Write out, word for word, the first line of the data below and every line after it through the one containing "lobes and pieces".

------------------------------------------------------------

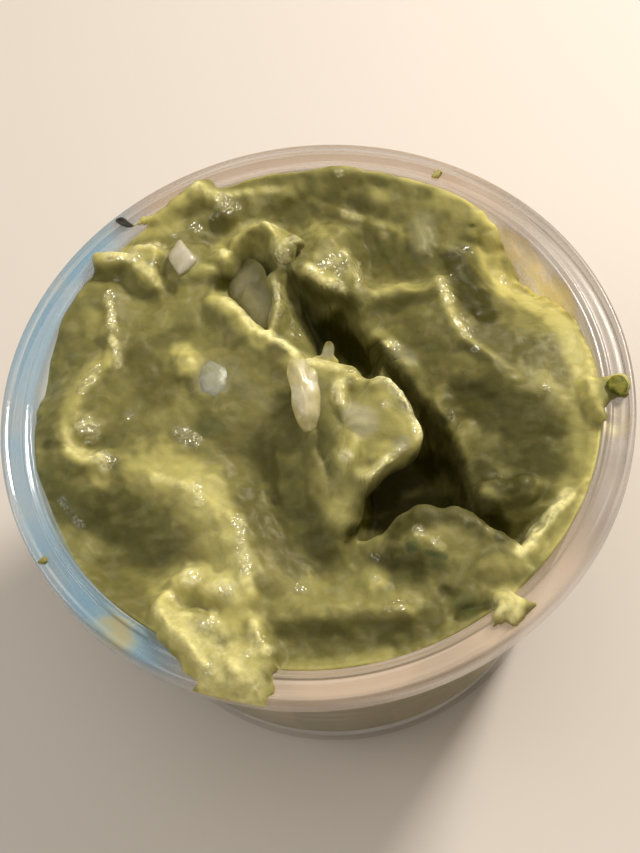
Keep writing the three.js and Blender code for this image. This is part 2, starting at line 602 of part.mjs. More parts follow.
/** The straight-walled block that is cut away for a deep hollow. */
function hollowGeometry({ outline, floor }) {
  const corners = smoothPoints(outline, true).map((point) => new THREE.Vector2(point.x, point.y));
  const geometry = new THREE.ExtrudeGeometry(new THREE.Shape(corners), {
    depth: HEADROOM - floor, bevelEnabled: false,
  });
  return geometry.translate(0, 0, floor);
}

// ---------------------------------------------------------------- lobes and pieces

const EDGE_FALL = 2.2;   // how late a cushion's middle height gives way to its outline's

/** A cushion-shaped solid on a closed outline. grow swells it by that many millimetres. */
function cushion({ outline, centre, rise, drop, boxiness }, rings, sides, grow = 0) {
  const middle = new THREE.Vector3(...centre);
  const edge = smoothPoints(outline, true, sides).map((point) => {
    const out = point.clone().sub(middle).setZ(0);
    return point.add(out.setLength(grow));
  });
  if (THREE.ShapeUtils.area(edge) < 0) edge.reverse();
  const positions = [];
  const triangles = [];
  const ring = (s, side) => {
    const dome = Math.sqrt(Math.max(1 - s ** boxiness, 0)) * (side > 0 ? rise + grow : -drop - grow);
    for (const point of edge) {
      const z = THREE.MathUtils.lerp(middle.z, point.z, s ** EDGE_FALL);
      const p = middle.clone().lerp(point, s);
      positions.push(p.x, p.y, z + dome);
    }
  };
  const radii = Array.from({ length: rings }, (_, k) => Math.sin(Math.PI / 2 * (k + 1) / rings));
  positions.push(middle.x, middle.y, middle.z + rise + grow);
  radii.forEach((s) => ring(s, 1));
  radii.slice(0, -1).reverse().forEach((s) => ring(s, -1));
  positions.push(middle.x, middle.y, middle.z - drop - grow);
  const bands = 2 * rings - 1;
  const at = (band, k) => 1 + band * sides + k % sides;
  const last = 1 + bands * sides;
  for (let k = 0; k < sides; k += 1) {
    triangles.push(0, at(0, k), at(0, k + 1));
    triangles.push(last, at(bands - 1, k + 1), at(bands - 1, k));
    for (let band = 0; band < bands - 1; band += 1) {
      triangles.push(at(band, k), at(band + 1, k), at(band + 1, k + 1));
      triangles.push(at(band, k), at(band + 1, k + 1), at(band, k + 1));
    }
  }
  return meshGeometry(positions, triangles);
}

// ---------------------------------------------------------------- the cup

/** Radius of the inside of the wall at height z, measured from the rim plane. */
const wallRadius = (z) => CUP.wallTopRadius + CUP.taper * Math.min(z, 0);

/** A closed solid of revolution from profile points [radius, z] that start and end on the axis. */
function turned(profile) {
  const points = profile.map(([radius, z]) => new THREE.Vector2(radius, z));
  const geometry = new THREE.LatheGeometry(points, CUP.segments);
  geometry.rotateX(Math.PI / 2);
  return geometry;
}

/** The clear cup: foot ring, tapered wall, beaded rim and the skirt that hangs from it. */
function cupGeometry() {
  const base = -CUP.height;
  const floor = base + CUP.footRecess + CUP.floor;
  const outer = wallRadius(base) + CUP.wall;
  const rim = CUP.rimRadius;
  const profile = [
    [0, base + CUP.footRecess],
    [outer - CUP.footWidth - 1.2, base + CUP.footRecess],
    [outer - CUP.footWidth - 0.6, base],
    [outer - 0.6, base],
    [outer, base + 0.6],
    [CUP.wallTopRadius + CUP.wall - 0.3, -1.6],
    [CUP.wallTopRadius + CUP.wall + 0.3, -1],
    [rim - CUP.lipThickness - 0.2, -1],
    [rim - CUP.lipThickness, -1.4],
    [rim - CUP.lipThickness, -CUP.skirt],
    [rim, -CUP.skirt],
    [rim, -0.5],
    [rim - 0.2, -0.15],
    [rim - 0.6, 0],
    [rim - 1.3, -0.25],
    [CUP.wallTopRadius + 1, -0.25],
    [CUP.wallTopRadius + 0.6, 0],
    [CUP.wallTopRadius + 0.2, -0.1],
    [wallRadius(-0.6), -0.6],
    [wallRadius(floor + 1.5), floor + 1.5],
    [wallRadius(floor) - 0.6, floor + 0.4],
    [wallRadius(floor) - 1.6, floor],
    [0, floor],
  ];
  return turned(profile);
}

/** The room for the contents: inside the wall, over the rim and open to the air above. */
function roomGeometry() {
  const floor = -CUP.height + CUP.footRecess + CUP.floor + GAP;
  const profile = [
    [0, floor],
    [wallRadius(floor) - 2 - GAP, floor],
    [wallRadius(floor + 2) - GAP, floor + 2],
    [wallRadius(0) - GAP, -0.4],
    [wallRadius(0) - 0.1, GAP],
    [CUP.rimRadius - 0.2, GAP],
    [CUP.rimRadius - 0.2, HEADROOM],
    [0, HEADROOM],
  ];
  return turned(profile);
}

// ---------------------------------------------------------------- assembly

const materials = {
  cup: new THREE.MeshStandardMaterial({
    color: 0xdfe6ea, roughness: 0.12, metalness: 0, transparent: true, opacity: 0.35,
  }),
  guacamole: new THREE.MeshStandardMaterial({ color: 0x9a9445, roughness: 0.35, metalness: 0 }),
};

/** A named mesh. */
function part(name, geometry, material) {
  const mesh = new THREE.Mesh(geometry, material);
  mesh.name = name;
  return mesh;
}

/** The guacamole: the disc less its hollows, with its lobes, trimmed and cut clear of each piece. */
function guacamoleGeometry() {
  let solid = toSolid(roughDisc());
  for (const hollow of HOLLOWS) solid = solid.subtract(toSolid(hollowGeometry(hollow)));
  for (const lobe of LOBES) {
    const sides = Math.round(outlineLength(lobe.outline) / LOBE_SIDE_LENGTH);
    solid = solid.add(toSolid(cushion(lobe, LOBE_RINGS, sides)));
  }
  solid = solid.intersect(toSolid(roomGeometry()));
  for (const piece of PIECES) {
    solid = solid.subtract(toSolid(cushion(piece, PIECE_RINGS, PIECE_SIDES, GAP)));
  }
  return toGeometry(solid);
}

const contents = new THREE.Group();
contents.position.z = CUP.height;
contents.add(part('clear_cup', cupGeometry(), materials.cup));
contents.add(part('guacamole', guacamoleGeometry(), materials.guacamole));
for (const piece of PIECES) {
  const material = new THREE.MeshStandardMaterial({ color: piece.colour, roughness: 0.3, metalness: 0 });
  contents.add(part(piece.name, cushion(piece, PIECE_RINGS, PIECE_SIDES), material));
}

const portion = new THREE.Group();
portion.add(contents);

export default portion;
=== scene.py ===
"""A clear round portion cup heaped with guacamole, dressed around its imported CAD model.

Every size is in millimetres, measured from the centre of the rim plane: x to the right, y to
the back, z up. to_frame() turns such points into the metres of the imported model's own frame.
"""

import logging
import math
from dataclasses import dataclass, field
from enum import Enum
from typing import Sequence

import bpy
import numpy as np
from mathutils import Matrix, Vector


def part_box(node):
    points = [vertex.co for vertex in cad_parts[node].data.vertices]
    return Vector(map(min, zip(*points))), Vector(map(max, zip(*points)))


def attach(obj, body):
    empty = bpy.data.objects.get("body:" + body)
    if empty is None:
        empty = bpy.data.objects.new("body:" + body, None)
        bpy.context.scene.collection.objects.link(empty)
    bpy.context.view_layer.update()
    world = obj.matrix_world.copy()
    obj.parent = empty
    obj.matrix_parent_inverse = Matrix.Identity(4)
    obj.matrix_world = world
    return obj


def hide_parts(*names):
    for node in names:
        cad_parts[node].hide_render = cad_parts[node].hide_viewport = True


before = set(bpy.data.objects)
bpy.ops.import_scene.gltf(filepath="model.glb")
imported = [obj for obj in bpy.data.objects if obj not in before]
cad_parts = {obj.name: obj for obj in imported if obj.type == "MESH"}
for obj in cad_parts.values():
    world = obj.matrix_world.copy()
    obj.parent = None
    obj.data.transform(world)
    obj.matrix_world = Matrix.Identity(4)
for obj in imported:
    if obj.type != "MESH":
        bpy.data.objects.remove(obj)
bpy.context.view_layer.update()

LOG = logging.getLogger("guacamole")
BODY = "root"
MM = 0.001
RIM_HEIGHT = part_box("clear_cup")[1].z
RIM_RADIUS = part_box("clear_cup")[1].x / MM
TINY = 1e-12
LEAST_LENGTH = 1e-6

Point = tuple[float, ...]


# ------------------------------------------------------------------ arithmetic on whole arrays

def to_frame(points: np.ndarray) -> np.ndarray:
    """Millimetres from the rim's centre to metres in the model's frame."""
    return points * MM + np.array([0.0, 0.0, RIM_HEIGHT])


def smooth_step(t: np.ndarray) -> np.ndarray:
    """A smooth rise from 0 to 1 as t goes from 0 to 1: three t squared less two t cubed."""
    t = np.clip(t, 0.0, 1.0)
    return t * t * (3.0 - 2.0 * t)


def smooth_max(a: np.ndarray, b: np.ndarray, width: float) -> np.ndarray:
    """The larger of a and b, rounded by a parabola where they are within width of each other."""
    share = np.clip(0.5 + 0.5 * (a - b) / width, 0.0, 1.0)
    return b + (a - b) * share + width * share * (1.0 - share)


def smooth_curve(named: Sequence[Point], closed: bool, steps: int = 5) -> np.ndarray:
    """Points of the Catmull-Rom curve through named points.

    Args:
        named: the points that the curve passes through, with two or three coordinates.
        closed: whether the last point joins the first.
        steps: how many points stand for each stretch between two named points.

    Returns:
        An array with one row for each point.
    """
    p = np.asarray(named, float)
    if p.shape[1] == 2:
        p = np.column_stack([p, np.zeros(len(p))])
    if closed:
        before, after, beyond = np.roll(p, 1, 0), np.roll(p, -1, 0), np.roll(p, -2, 0)
    else:
        before = np.vstack([p[:1], p[:-2]])
        after = p[1:]
        beyond = np.vstack([p[2:], p[-1:]])
    here = p[: len(before)]
    t = (np.arange(steps) / steps)[None, :, None]
    a, b, c, d = (q[:, None, :] for q in (before, here, after, beyond))
    curve = 0.5 * (2 * b + (c - a) * t + (2 * a - 5 * b + 4 * c - d) * t ** 2
                   + (3 * b - a - 3 * c + d) * t ** 3)
    curve = curve.reshape(-1, 3)
    return curve if closed else np.vstack([curve, p[-1:]])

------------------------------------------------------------

- [Answer for the task]
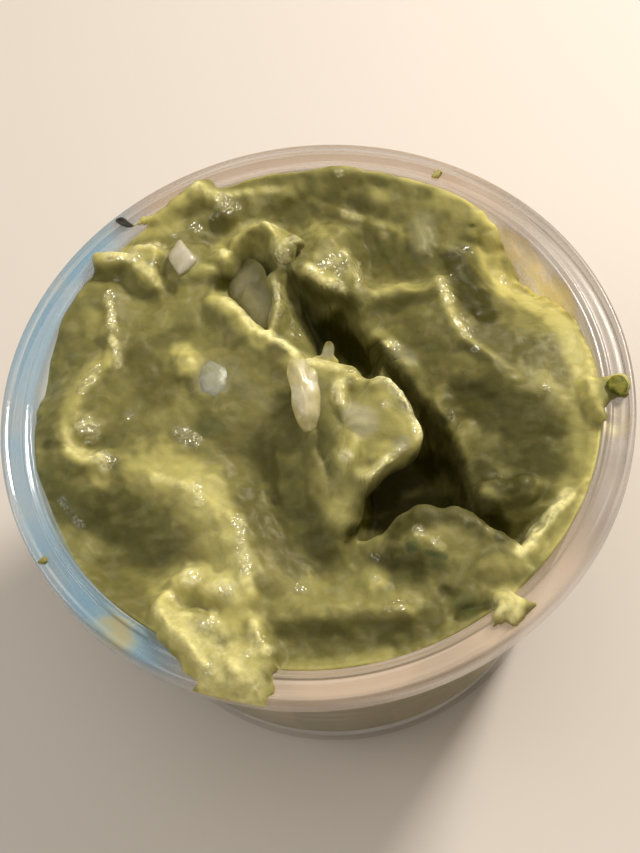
Keep writing the three.js and Blender code for this image. This is part 2, starting at line 602 of part.mjs. More parts follow.
/** The straight-walled block that is cut away for a deep hollow. */
function hollowGeometry({ outline, floor }) {
  const corners = smoothPoints(outline, true).map((point) => new THREE.Vector2(point.x, point.y));
  const geometry = new THREE.ExtrudeGeometry(new THREE.Shape(corners), {
    depth: HEADROOM - floor, bevelEnabled: false,
  });
  return geometry.translate(0, 0, floor);
}

// ---------------------------------------------------------------- lobes and pieces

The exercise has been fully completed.